O Estatuto das
Famílias, que tramita na Câmara dos Deputados (PL 2.285/2007, apensado ao PL
674/2007) e foi reapresentado no Senado em 12/11 (PL 470/2013), com o mesmo
conteúdo, embora com roupagem diferente, parte de premissas individualistas,
aparentemente baseadas no afeto, mas que pretendem impor em nossa legislação,
por meio de engodo linguístico, a devassidão. Essa legislação projeta que as
denominadas relações paralelas - expressão enganosa, porque suaviza seu
conteúdo de mancebia - sejam alçadas ao patamar de entidades familiares.
Assim, consta do
título das Entidades Familiares, artigo 14, caput, que "as pessoas integrantes
da entidade familiar têm o dever recíproco de assistência, amparo material e
moral, sendo obrigadas a concorrer, na proporção de suas condições financeiras
e econômicas, para a manutenção da família". E no parágrafo único do mesmo
artigo, que "a pessoa casada, ou que viva em união estável, e que
constitua relacionamento familiar paralelo com outra pessoa, é responsável
pelos mesmos deveres referidos neste artigo, e, se for o caso, por danos
materiais e morais". Os amantes terão direito a pensão alimentícia e
poderão, ainda, requerer reparação dos danos morais e materiais por falta das
mesmas atenções e benesses dadas às famílias oriundas de casamento ou união
estável. Isso é poligamia.
O Estatuto chega
ao cúmulo, nas suas justificativas, de argumentar que "a realidade social
subjacente obriga a todos, principalmente a quem se dedica ao seu estudo, a
pensar e repensar o ordenamento jurídico para que se aproxime dos anseios mais
importantes das pessoas". Desde quando é anseio social no Brasil que as
relações conjugais ou de união estável admitam relações paralelas ou mancebia?
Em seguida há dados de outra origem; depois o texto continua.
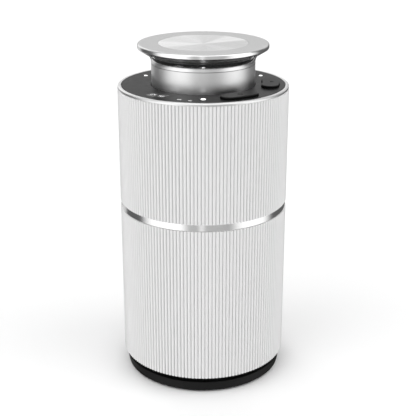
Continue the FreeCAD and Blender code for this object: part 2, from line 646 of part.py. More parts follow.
def make_button(name, azimuth):
    """Raised kidney button with a catch flange under the panel and a stem over its switch."""
    body = place(new_body(name), turn=facing(azimuth))
    flange = new_sketch(body, name + "_flange", z="dims.panel_low_z - 2.6")
    arc_slot(flange, "dims.button_mid_r", "dims.button_half_w + 0.6", "dims.button_half_deg")
    pad(body, flange, "2.3")
    key = new_sketch(body, name + "_key", z="dims.panel_low_z - 0.4")
    arc_slot(key, "dims.button_mid_r", "dims.button_half_w", "dims.button_half_deg")
    pad(body, key, "dims.button_top_z - dims.panel_low_z + 0.4")
    stem = new_sketch(body, name + "_stem", z="dims.panel_board_z + dims.board_thick + dims.dome_high")
    circle(stem, "2.2", x="dims.button_mid_r")
    solid = pad(body, stem, "2")
    doc.recompute()
    top = [f"Face{i + 1}" for i, face in enumerate(body.Shape.Faces)
           if abs(face.CenterOfMass.z - value("dims.button_top_z")) < 1e-6]
    soft = body.newObject("PartDesign::Fillet", name + "_edge")
    soft.Base = (solid, top)
    soft.Radius = 0.7


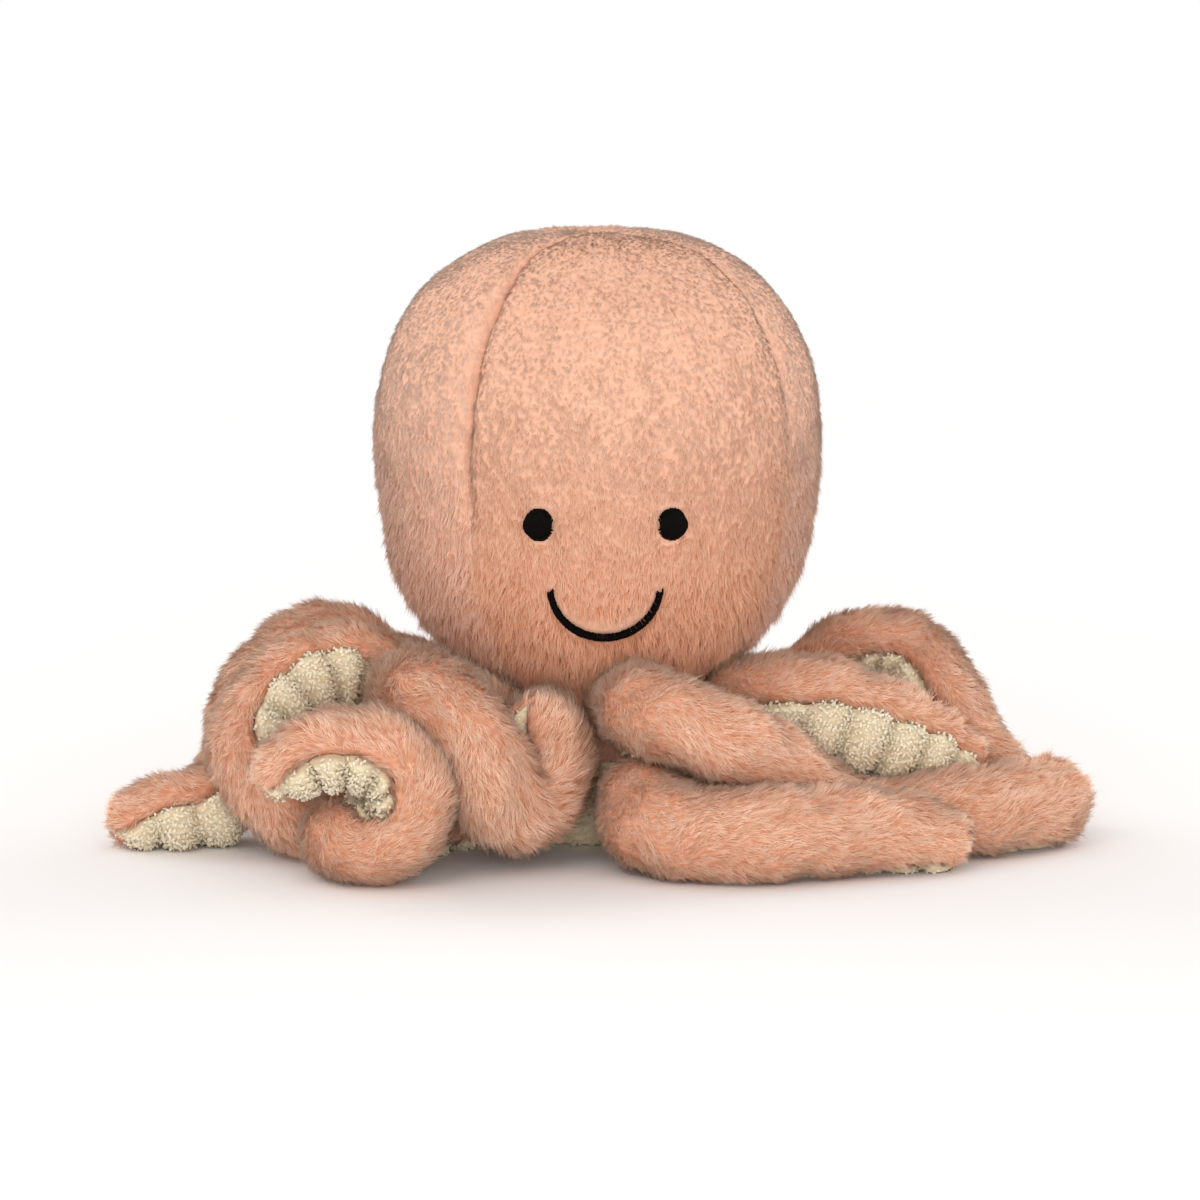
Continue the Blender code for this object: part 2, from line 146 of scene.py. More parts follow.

Vê-se que o projeto distorce o pensamento social e quer institucionalizar a
poligamia.
Além da
poligamia velada, o projeto pretende institucionalizar a poligamia consentida.
Ora, quem recebe um trio formado por duas mulheres e um homem ou por dois
homens e uma mulher em sua casa e lhe diz: "Venha, sente-se e coma à minha
mesa"? Ditado que bem representa e resume que relações paralelas não são
aceitas pela sociedade e devem ser repudiadas pela legislação e por todas as
formas de expressão do Direito.
Ao proteger a
família, a Constituição estabelece no artigo 226, § 3.º, que as entidades
familiares são monogâmicas quando oriundas da união estável, que só comporta
duas pessoas, e não três ou mais. Portanto, o projeto é inconstitucional.
No artigo 69, §
2.º, do tal projeto, a "família pluriparental é a constituída pela
convivência entre irmãos, bem como as comunhões afetivas estáveis existentes
entre parentes colaterais". Estaria aí a busca de atribuição de legalidade
às relações incestuosas? Recorde-se que nesse projeto de lei tudo pode e cabe
numa entidade familiar, em afeto e sexualidade.
Nas famílias
chamadas recompostas, o padrasto e a madrasta têm direitos e deveres para com
os enteados, compartilhando a autoridade dos pais, conforme o artigo 70. O
padrasto ou a madrasta, além de poder exigir a convivência com o enteado,
passará a ter o dever de pagar-lhe pensão alimentícia, em complementação ao
sustento que já lhe dê o pai ou a mãe, como prevê o artigo 74, o que é retomado
no artigo 90, § 3.º: "O cônjuge ou companheiro de um dos pais pode
compartilhar a autoridade parental em relação aos enteados, sem prejuízo do
exercício da autoridade parental do outro". Isso é multiparentalidade.
Com a tal
multiparentalidade haverá incentivo ao ócio, porque, se um jovem tiver duas
fontes pagadoras de alimentos (pai e padrasto ou mãe e madrasta), por que se
esforçaria para trabalhar? É um incentivo ao ócio também porque o genitor de
uma criança ou adolescente, se pudesse exigir pensão alimentícia do ex-cônjuge
ou ex-companheiro, pela natureza humana, que cultiva, ainda que no íntimo de
seu ser, a preguiça, ficaria sem vontade de buscar recursos para auxiliar no
sustento do filho. Igualmente é incentivo ao desafeto, porque, em sã
consciência, será evitada a união com quem tenha filhos, em face da futura
obrigação de pagamento de pensão alimentícia diante da separação do genitor ou
genitora dos menores. Propaga-se o afeto e incentiva-se o desafeto. Trata-se de
óbvia contradição.
Pois esse
chamado Estatuto das Famílias, que hasteia uma simulada bandeira de afeto, visa
à deturpação familiar e ao consequente enfraquecimento da sociedade, que viverá
em completa imoralidade. Isso é devassidão na legislação projetada!